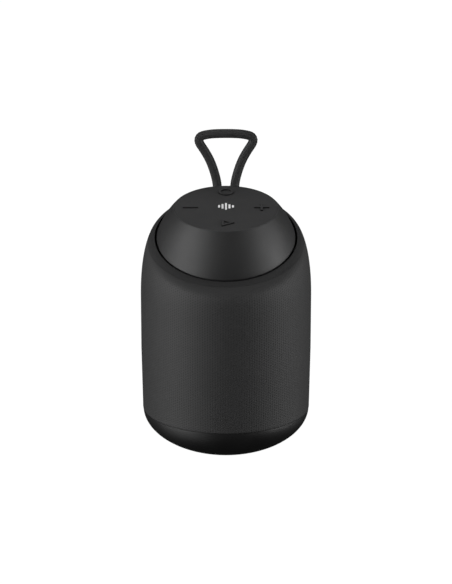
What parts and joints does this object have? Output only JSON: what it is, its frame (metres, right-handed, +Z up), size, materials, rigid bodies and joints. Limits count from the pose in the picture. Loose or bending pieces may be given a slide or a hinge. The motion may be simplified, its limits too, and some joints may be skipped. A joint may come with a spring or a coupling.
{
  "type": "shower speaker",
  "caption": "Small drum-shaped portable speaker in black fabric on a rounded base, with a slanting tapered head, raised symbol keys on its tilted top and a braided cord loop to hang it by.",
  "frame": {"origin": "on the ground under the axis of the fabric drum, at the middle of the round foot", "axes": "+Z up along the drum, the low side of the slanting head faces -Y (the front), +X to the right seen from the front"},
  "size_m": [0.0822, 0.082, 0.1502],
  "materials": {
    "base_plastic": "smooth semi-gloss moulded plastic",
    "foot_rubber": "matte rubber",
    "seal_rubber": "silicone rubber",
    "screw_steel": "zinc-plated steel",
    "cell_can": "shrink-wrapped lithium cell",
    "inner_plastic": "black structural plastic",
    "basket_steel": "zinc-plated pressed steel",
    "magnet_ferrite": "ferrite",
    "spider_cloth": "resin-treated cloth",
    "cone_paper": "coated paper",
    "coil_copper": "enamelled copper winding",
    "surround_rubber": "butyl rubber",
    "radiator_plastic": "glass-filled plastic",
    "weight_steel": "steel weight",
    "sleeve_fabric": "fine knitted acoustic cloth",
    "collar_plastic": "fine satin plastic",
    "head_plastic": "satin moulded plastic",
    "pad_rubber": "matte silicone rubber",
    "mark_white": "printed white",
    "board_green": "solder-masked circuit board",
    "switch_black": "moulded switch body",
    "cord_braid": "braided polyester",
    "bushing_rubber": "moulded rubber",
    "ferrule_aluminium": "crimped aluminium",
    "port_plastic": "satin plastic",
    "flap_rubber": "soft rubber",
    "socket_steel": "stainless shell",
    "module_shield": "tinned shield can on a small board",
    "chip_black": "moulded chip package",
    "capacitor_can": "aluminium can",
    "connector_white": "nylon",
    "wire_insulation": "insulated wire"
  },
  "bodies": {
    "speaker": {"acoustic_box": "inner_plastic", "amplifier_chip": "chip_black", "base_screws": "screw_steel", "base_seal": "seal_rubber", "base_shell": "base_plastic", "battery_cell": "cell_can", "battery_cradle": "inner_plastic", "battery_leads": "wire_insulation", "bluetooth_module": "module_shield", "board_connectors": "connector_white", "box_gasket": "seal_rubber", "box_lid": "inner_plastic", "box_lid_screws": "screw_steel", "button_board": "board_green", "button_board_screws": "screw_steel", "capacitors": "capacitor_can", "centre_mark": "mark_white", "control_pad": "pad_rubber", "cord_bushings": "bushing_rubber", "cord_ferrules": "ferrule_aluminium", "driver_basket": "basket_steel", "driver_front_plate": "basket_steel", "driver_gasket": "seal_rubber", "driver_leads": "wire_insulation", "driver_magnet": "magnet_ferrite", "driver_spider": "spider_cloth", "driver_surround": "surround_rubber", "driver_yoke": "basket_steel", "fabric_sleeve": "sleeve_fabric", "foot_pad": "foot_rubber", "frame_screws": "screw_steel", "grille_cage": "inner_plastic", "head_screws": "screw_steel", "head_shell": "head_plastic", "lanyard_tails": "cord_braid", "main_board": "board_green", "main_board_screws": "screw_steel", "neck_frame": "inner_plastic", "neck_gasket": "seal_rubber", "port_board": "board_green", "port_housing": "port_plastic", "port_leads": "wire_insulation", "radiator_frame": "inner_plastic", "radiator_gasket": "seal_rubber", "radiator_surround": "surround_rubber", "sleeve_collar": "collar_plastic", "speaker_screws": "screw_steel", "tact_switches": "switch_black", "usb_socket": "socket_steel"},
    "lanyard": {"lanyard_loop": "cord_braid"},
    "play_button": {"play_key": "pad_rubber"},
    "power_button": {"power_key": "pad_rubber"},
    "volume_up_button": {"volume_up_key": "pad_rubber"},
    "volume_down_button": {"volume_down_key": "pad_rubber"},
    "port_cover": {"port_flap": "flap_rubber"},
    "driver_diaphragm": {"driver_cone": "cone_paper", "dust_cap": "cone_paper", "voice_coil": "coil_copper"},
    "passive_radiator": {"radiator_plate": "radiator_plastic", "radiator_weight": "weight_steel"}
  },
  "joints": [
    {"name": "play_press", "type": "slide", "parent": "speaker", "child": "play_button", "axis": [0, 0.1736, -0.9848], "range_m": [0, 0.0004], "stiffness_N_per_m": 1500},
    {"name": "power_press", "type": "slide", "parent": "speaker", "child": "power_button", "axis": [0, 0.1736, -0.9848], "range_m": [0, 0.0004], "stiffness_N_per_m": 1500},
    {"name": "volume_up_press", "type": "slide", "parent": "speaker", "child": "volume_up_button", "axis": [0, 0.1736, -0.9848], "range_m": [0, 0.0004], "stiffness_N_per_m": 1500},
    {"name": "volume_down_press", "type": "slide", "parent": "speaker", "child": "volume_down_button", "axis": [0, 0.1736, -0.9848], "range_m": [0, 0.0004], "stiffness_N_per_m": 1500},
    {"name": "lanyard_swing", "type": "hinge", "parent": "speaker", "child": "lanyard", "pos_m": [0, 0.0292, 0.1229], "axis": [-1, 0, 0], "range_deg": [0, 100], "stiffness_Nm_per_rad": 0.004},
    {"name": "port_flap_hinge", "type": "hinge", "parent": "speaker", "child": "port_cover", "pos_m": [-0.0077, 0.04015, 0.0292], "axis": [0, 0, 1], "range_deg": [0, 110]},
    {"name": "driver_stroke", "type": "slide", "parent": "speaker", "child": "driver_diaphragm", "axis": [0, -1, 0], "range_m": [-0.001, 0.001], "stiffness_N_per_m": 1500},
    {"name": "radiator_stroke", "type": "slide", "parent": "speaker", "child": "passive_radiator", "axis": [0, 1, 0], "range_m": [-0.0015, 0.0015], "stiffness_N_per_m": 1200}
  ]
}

* * * * * * *

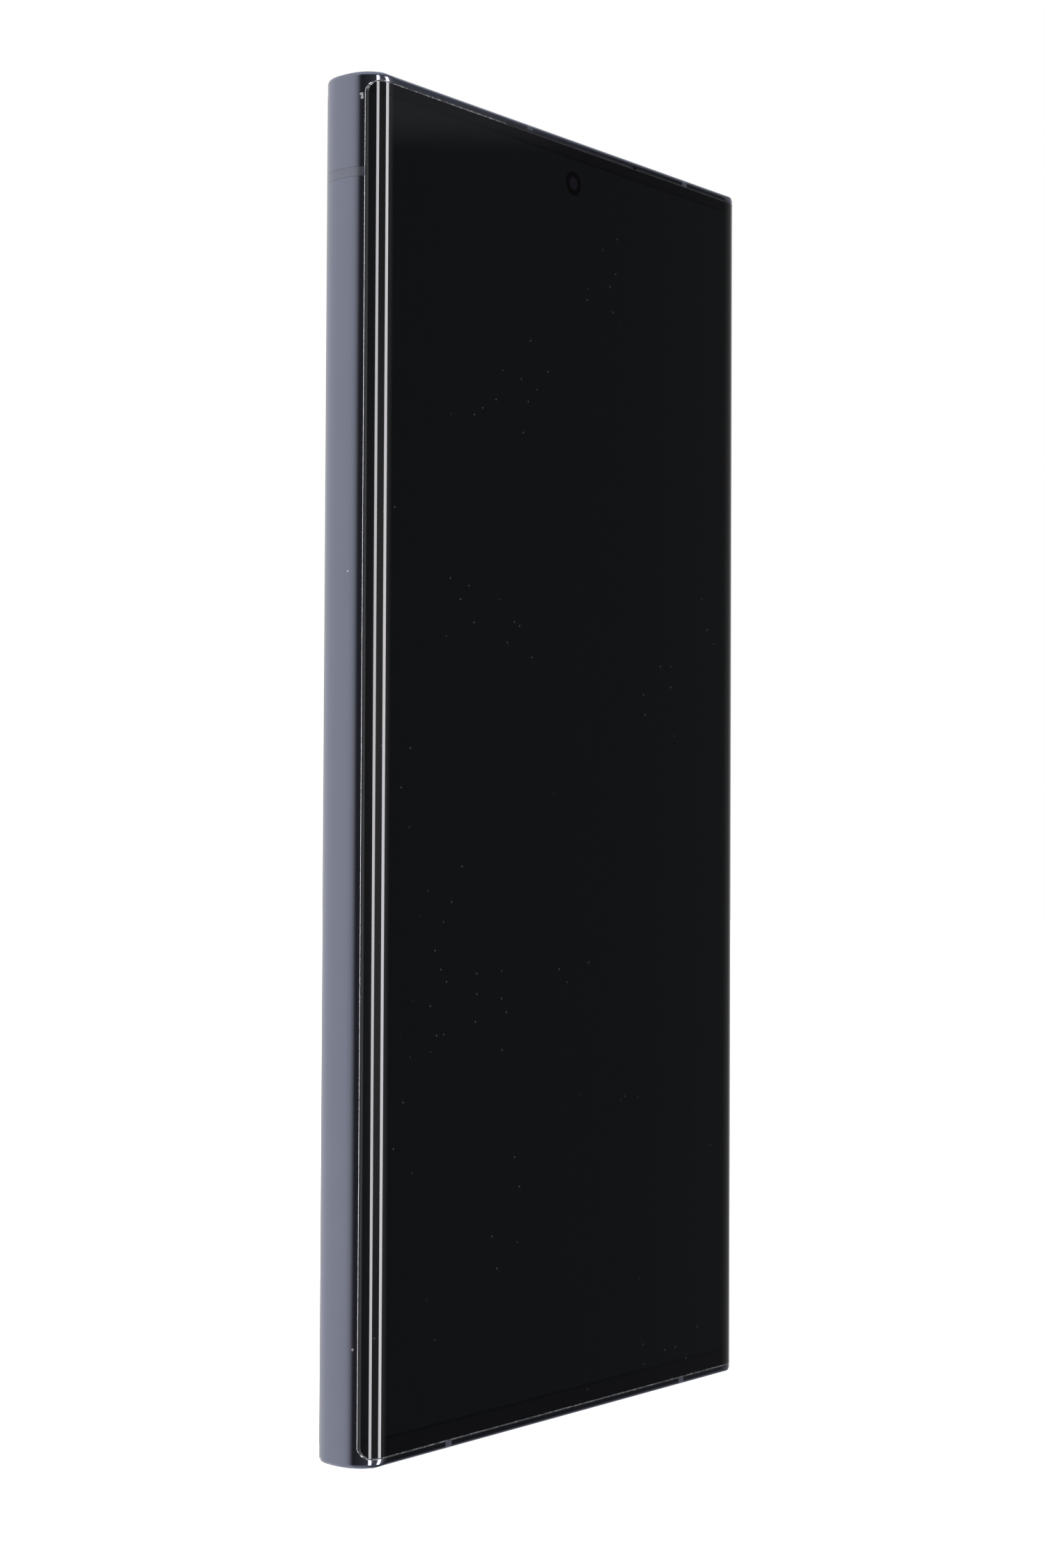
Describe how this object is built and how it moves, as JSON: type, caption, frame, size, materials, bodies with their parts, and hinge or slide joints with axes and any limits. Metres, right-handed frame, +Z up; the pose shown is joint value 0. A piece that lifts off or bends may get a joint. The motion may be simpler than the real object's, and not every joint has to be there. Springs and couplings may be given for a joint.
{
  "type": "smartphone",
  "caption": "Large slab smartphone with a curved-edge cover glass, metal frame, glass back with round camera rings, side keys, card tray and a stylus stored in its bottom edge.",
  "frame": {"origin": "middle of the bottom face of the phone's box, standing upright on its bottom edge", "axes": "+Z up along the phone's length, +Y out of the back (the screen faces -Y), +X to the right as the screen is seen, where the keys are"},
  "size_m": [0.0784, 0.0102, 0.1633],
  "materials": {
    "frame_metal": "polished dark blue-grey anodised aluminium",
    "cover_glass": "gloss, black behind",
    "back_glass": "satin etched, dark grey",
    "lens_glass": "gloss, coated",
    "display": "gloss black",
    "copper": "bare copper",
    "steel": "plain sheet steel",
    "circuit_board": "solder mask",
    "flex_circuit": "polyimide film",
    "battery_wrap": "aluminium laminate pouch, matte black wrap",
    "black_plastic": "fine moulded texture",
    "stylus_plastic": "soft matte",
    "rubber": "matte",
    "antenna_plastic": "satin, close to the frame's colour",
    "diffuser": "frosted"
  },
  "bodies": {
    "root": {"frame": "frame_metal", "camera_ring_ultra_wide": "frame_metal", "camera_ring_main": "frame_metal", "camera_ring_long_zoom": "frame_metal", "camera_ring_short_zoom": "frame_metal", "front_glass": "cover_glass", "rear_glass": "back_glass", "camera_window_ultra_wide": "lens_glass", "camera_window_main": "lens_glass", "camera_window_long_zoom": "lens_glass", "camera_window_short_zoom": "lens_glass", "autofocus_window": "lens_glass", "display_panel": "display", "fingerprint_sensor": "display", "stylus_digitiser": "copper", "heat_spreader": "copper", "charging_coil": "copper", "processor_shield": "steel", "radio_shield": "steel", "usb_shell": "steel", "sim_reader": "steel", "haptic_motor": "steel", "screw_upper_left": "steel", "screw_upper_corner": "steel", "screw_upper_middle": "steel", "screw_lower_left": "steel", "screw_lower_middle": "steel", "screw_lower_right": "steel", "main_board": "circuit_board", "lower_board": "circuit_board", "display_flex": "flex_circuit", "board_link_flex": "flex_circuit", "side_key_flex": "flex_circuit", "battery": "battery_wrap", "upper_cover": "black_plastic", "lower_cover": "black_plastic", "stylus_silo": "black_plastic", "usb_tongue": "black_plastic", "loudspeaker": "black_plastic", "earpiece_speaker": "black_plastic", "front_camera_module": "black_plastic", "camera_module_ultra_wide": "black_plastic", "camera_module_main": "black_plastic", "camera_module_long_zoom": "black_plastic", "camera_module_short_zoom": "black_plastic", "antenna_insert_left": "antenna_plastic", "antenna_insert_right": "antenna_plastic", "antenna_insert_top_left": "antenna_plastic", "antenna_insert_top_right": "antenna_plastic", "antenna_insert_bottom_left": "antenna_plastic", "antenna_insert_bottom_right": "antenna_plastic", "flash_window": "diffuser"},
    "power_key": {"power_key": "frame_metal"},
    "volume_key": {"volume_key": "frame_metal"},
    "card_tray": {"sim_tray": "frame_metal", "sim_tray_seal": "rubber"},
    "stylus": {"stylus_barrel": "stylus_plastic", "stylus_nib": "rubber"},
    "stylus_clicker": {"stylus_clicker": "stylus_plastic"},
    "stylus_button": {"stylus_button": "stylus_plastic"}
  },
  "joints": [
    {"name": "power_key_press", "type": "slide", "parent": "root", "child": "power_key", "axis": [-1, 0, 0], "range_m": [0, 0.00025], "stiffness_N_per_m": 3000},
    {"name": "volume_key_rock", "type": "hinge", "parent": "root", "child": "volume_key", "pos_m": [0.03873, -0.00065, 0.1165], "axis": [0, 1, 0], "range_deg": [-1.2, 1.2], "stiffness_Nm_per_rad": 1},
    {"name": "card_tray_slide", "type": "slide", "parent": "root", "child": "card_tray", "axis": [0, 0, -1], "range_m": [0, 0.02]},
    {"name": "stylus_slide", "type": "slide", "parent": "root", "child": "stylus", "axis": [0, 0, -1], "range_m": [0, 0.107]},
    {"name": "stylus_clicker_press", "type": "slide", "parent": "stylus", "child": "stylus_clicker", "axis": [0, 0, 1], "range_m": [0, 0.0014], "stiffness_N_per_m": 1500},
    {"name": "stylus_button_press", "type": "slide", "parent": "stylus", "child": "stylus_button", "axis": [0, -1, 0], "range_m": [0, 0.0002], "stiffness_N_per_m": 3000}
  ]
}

* * * * * * *

- [What is required]: Show every line where the string "axes" appears.

- [Full output]:
  "frame": {"origin": "on the ground under the axis of the fabric drum, at the middle of the round foot", "axes": "+Z up along the drum, the low side of the slanting head faces -Y (the front), +X to the right seen from the front"},
Describe how this object is built and how it moves, as JSON: type, caption, frame, size, materials, bodies with their parts, and hinge or slide joints with axes and any limits. Metres, right-handed frame, +Z up; the pose shown is joint value 0. A piece that lifts off or bends may get a joint. The motion may be simpler than the real object's, and not every joint has to be there. Springs and couplings may be given for a joint.
  "frame": {"origin": "middle of the bottom face of the phone's box, standing upright on its bottom edge", "axes": "+Z up along the phone's length, +Y out of the back (the screen faces -Y), +X to the right as the screen is seen, where the keys are"},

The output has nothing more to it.